MUNYAGA: Media needs partnership to change Africa

MUNYAGA: Media needs partnership to change Africa

Outgoing African Union (AU) Commission Chairperson, Ms Nkosazana Dlamini-Zuma, has challenged present day African journalists to popularise Agenda 2063 more or less in the same way their predecessors championed the liberation struggle for Africa.

She was addressing the African Editors’ Forum in Kigali, Rwanda on the sidelines of the AU’s 27th Ordinary Summit last month. She couldn’t have struck a more appropriate code only that there are huge differences between the African media of the 1970s and 80s and that of today both in terms of focus and ownership, the two aspects that tend to guide content.

The old media had a sense of mission while today’s media houses are guided more by the profit motive. And, the oldest conflict in journalism is profit versus news. In other words, the Pan African spirit could be burning in the heart of every individual journalist but “career correctness” could be a different matter altogether.

Let me offer my own experience. Certainly, I am not the best but at least I was there. I first joined the then Tanganyika Standard in Dar es Salaam in 1971, just a year before it was nationalized and turned into a state vehicle for the liberation struggle. The paper was at the time managed by Ms Frene Ginwalla from the African National Congress (ANC) Communist Wing who went on to become the first Speaker of Parliament when the gallant fighters of the burning spear finally crushed apartheid in South Africa. 

Regular writers included Gora Ibrahim and Karim Essack, all from South African liberation movements and David Martin, a Briton on the staff team who dedicated his life to the cause of Africa. I think Tomy Sithole, who later became Managing Editor of Zimbabwe’s state owned The Herald, joined later. Sithole also took pilot training while in Dar es Salaam and I’m told he went on to double as President Robert Mugabe’s leisure flights pilot.

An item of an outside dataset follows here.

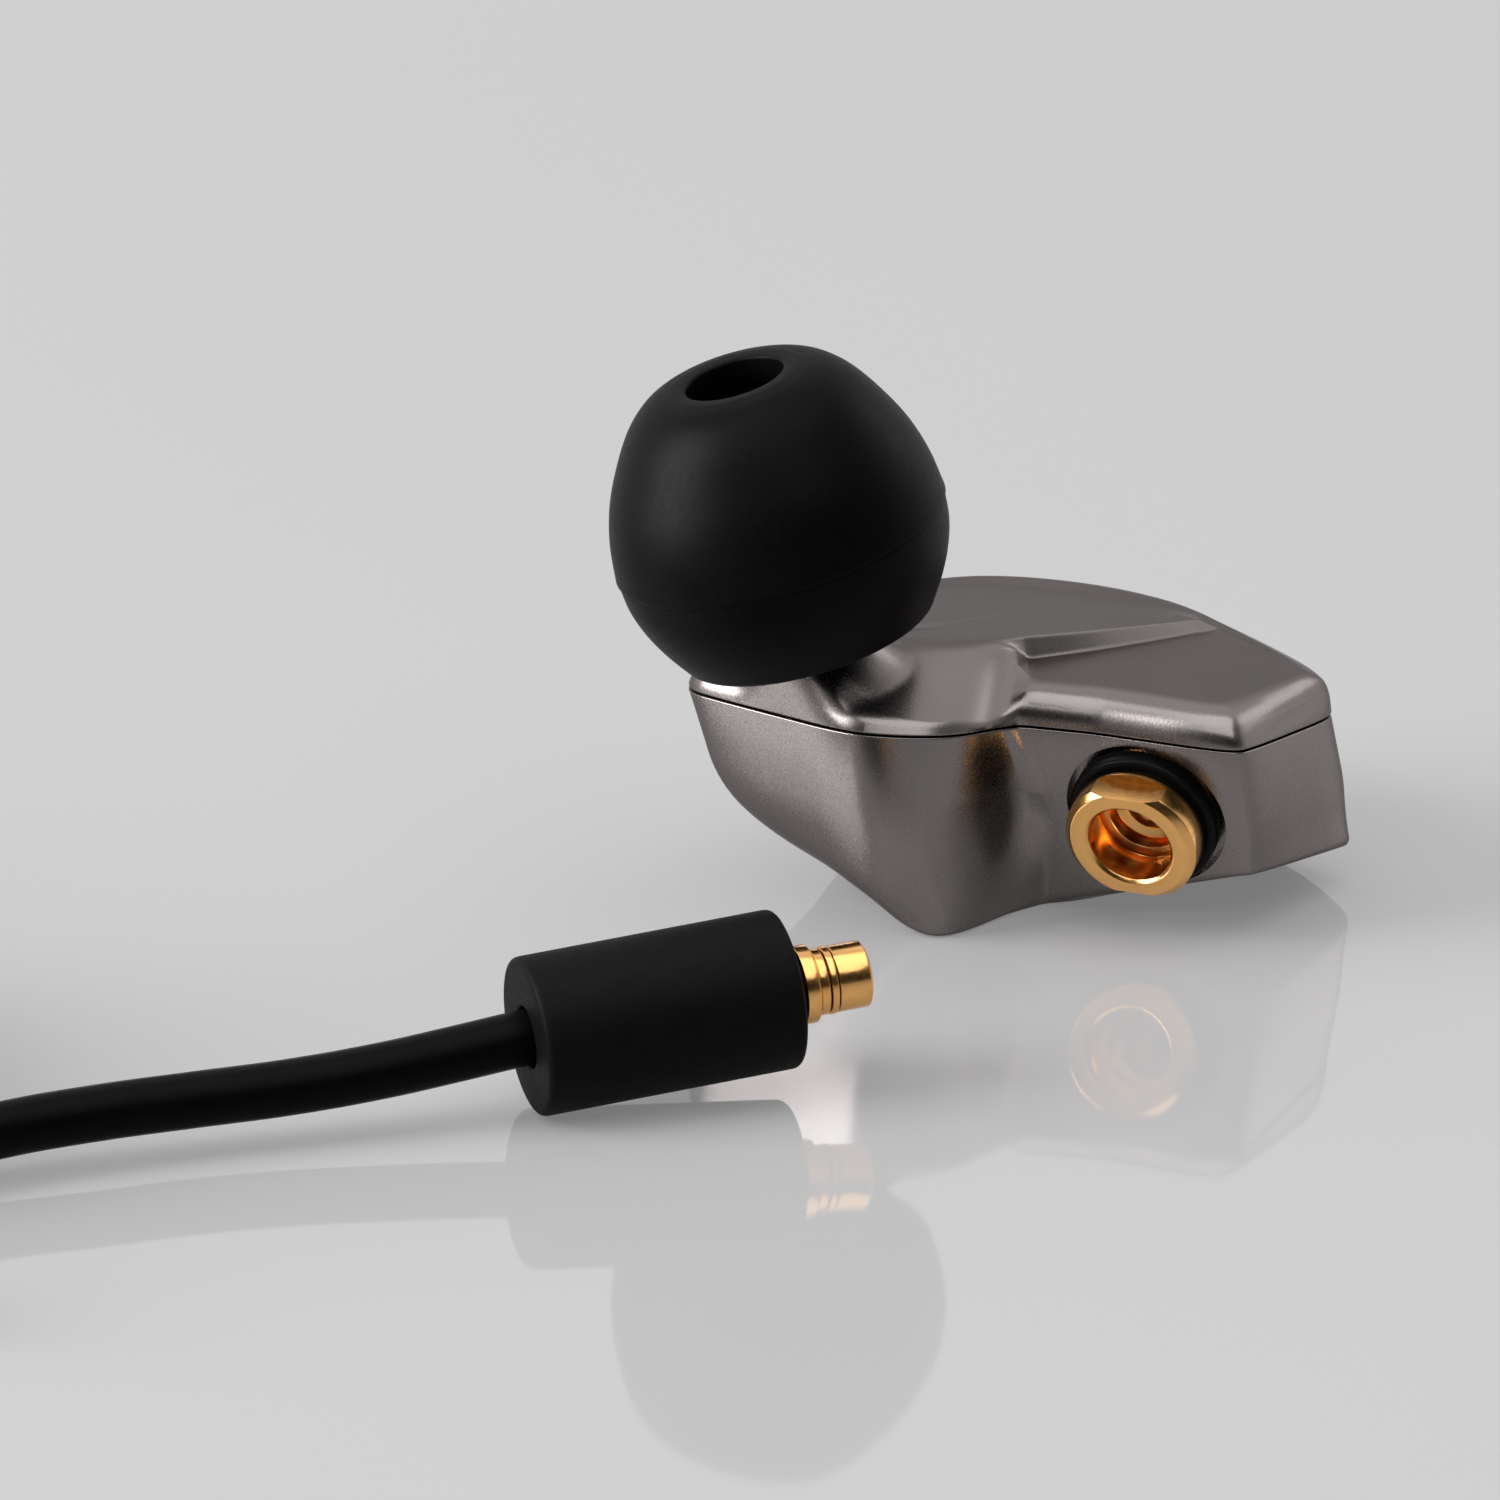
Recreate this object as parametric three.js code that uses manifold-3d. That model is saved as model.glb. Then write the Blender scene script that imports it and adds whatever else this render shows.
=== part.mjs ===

For the part of Radio Tanzania Dar es Salaam, (RTD), which is now the Tanzania Broadcasting Corporation (TBC), there was an External Service Channel dedicated to the liberation struggle in southern Africa with programmers and announcers from nearly all the liberation movements who were also combatants. Tanzania had no television at the time and neither could it afford it.

One can rightly say therefore that in order to prosecute the liberation struggle in southern Africa, Tanzania dedicated more than proportional share of its resources and wealth to the cause. The result was that the whole of Africa was liberated within a generation, shaming critics and naysayers who believed that apartheid could never be dismantled or that the Portuguese would never leave both Angola and Mozambique, which they had disrespectfully labelled as Portugal’s so called overseas provinces.

I don’t want to mention here the several military bases and training camps that Tanzania also gave to southern African liberation movements as that would be outside the scope of my argument. But what I want to say is that what Ms Dlamini-Zuma alluded to in her address to African editors is not something that was without structural basis and framework. History and geography bequeathed southern Africa’s liberation struggle to Tanzania’s stewardship. What happened, remains the collective pride of all Africa and Africans.

I stand to be corrected but Agenda 2063 is Africa’s equivalent of the United Nations (UN) Millennium Development Goals (MDGS). We all know where we stand with respect to the MDGs. Agenda 2063 is a bold dream, and it is good to live by dreams, divided into seven major aspirations latched on a vision of “an integrated, prosperous and peaceful Africa, driven by its own citizens and representing a dynamic force in the global arena.”

The Agenda was adopted in 2013 as a review of where Africa stood after nearly 50 years of independence and where it wanted to be in the next 50 years of freedom and joining the global comity of nations. Paragraph 9 of Aspiration Number One of the Agenda states boldly:

We (African Leaders) are determined to eradicate poverty in one generation and build shared prosperity through social and economic transformation of the continent. Paragraph 10 states: We aspire that by 2063 Africa shall be a prosperous continent, with the means and resources to drive its own development.

Now, these are bold statements and, “Yes We Can” but for the media to be a meaningful vehicle of that social and economic transformation, it will need equally dedicated partners if not sponsors. Africa was liberated within a generation because there were men and women who dedicated their lives to that cause. My question is: Are there today men and women who feel Africa’s poverty needs the kind of military campaign, albeit through the soldiers of the pen, to make it history? I think before we get there, xenophobia shall remain the jinx we all failed to kill.